Berkshires, he explained, have personalities. He likes the look of them, their disposition. “If you’re obliged to take care of an animal, you’d better like them.”

Haney keeps the Berkshires in the woods, in groups of five sows where they root around not unlike feral pigs.

And those New York winters? “Conventional breeds wouldn’t do,”  said Haney.

After they’re bred, the sows raise their young naturally and everyone mingles until the piglets are weaned at 8 weeks. The piglets live together until slaughter.

Conversely, some of the sows are happily ensconced in a barn where they root around, shredding and snarfing recycled cardboard.

The best part about his job?

“I like the educational outreach — farmers, camp kids, apprentices— it’s a blessing to have young people who are interested,” said Haney.

Raising Farmers
Exciting people about farming as a career, either as a young person or a second career is the latest outreach effort of the Stone Barn Center. Last week the Center hosted a sold-out conference dedicated to young farmers (see story on A1), attracting folks from across the Northeast.
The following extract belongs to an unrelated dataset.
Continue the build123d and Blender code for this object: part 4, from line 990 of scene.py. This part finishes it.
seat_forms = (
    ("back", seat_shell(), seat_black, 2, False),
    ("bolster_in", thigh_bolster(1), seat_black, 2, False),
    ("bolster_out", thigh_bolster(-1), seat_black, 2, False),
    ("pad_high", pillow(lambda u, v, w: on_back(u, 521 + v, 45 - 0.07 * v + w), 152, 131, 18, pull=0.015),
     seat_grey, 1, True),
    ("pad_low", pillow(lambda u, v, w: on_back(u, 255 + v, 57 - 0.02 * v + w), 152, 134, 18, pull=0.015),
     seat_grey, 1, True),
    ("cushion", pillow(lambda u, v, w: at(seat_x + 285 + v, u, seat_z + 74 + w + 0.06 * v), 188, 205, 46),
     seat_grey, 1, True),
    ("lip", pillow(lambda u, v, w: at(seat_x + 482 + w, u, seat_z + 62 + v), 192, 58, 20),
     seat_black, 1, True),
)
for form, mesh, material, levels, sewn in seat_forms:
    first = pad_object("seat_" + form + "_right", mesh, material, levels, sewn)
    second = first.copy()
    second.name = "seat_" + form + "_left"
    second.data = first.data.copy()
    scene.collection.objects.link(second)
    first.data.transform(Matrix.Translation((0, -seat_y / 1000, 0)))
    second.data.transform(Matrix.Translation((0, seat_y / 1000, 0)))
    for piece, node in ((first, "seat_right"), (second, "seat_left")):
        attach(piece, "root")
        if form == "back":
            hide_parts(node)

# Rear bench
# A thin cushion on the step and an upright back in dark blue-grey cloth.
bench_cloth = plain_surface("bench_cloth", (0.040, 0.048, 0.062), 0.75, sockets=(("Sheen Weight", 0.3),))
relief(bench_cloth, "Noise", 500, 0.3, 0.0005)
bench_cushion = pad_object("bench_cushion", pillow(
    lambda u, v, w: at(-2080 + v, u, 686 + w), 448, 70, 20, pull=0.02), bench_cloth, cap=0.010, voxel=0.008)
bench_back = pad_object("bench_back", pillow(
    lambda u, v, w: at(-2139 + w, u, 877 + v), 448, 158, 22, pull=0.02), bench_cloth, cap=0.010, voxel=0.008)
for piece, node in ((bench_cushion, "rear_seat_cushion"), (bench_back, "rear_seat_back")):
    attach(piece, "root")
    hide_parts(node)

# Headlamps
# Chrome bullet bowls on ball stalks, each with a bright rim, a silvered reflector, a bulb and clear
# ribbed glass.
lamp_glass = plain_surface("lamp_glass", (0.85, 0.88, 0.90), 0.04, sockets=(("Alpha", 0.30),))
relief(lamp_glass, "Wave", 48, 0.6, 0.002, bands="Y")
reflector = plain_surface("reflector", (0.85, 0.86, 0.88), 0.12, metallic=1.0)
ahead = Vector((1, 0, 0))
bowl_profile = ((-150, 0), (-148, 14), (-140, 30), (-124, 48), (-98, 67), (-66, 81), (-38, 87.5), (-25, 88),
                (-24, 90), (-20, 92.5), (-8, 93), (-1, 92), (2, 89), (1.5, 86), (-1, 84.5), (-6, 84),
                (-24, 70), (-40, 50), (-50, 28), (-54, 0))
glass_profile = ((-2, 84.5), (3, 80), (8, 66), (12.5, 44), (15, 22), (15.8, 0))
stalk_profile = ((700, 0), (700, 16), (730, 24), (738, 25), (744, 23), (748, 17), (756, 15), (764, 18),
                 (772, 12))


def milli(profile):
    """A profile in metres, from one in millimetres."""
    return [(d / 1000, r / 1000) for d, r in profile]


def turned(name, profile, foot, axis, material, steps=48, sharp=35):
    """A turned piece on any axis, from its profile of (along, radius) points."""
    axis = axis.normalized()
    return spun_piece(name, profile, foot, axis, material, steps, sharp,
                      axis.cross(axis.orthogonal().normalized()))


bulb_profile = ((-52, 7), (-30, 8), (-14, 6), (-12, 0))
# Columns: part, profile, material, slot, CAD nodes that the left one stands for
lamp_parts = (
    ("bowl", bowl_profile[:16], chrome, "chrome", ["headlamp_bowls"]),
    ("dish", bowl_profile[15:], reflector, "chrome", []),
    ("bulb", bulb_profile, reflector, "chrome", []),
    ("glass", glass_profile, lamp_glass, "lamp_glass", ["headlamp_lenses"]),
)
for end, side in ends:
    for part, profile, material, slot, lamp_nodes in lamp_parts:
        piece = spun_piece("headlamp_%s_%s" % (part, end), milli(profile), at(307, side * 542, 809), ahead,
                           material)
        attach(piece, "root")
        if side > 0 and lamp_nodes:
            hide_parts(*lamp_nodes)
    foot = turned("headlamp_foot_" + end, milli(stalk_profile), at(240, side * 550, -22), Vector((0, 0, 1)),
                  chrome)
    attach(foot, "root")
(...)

The conference, said Nena Johnson, public programs director at Stone Barns Center, was a way for young people to connect, network, and “not feel isolated” when choosing farming as a career choice. It’s not an easy career path to navigate and after the success of this year’s conference, the Center hopes to host them every year.

Stone Barns Center has the space to welcome aspiring farmers and works as a “visible project” of what can be achieved in sustainable ag.
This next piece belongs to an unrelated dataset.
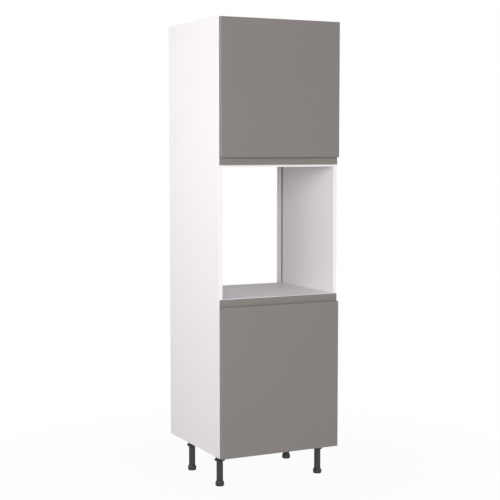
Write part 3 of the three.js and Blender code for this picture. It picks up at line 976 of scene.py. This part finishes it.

“In our region,” explained Johnson, people “don’t have a history of farming, the background. We’re losing that traditional knowledge.”

Stone Barns Center hopes to change that.

“It’s important to look at the message — replicability.” Johnson wants participants to go home  from Stone Barns Center “feeling connected to the land” knowing they can farm this way too.

It’s an ambitious crop — farmers — but Stone Barns Center has a vision, and a nice large endowment, to see that they grow.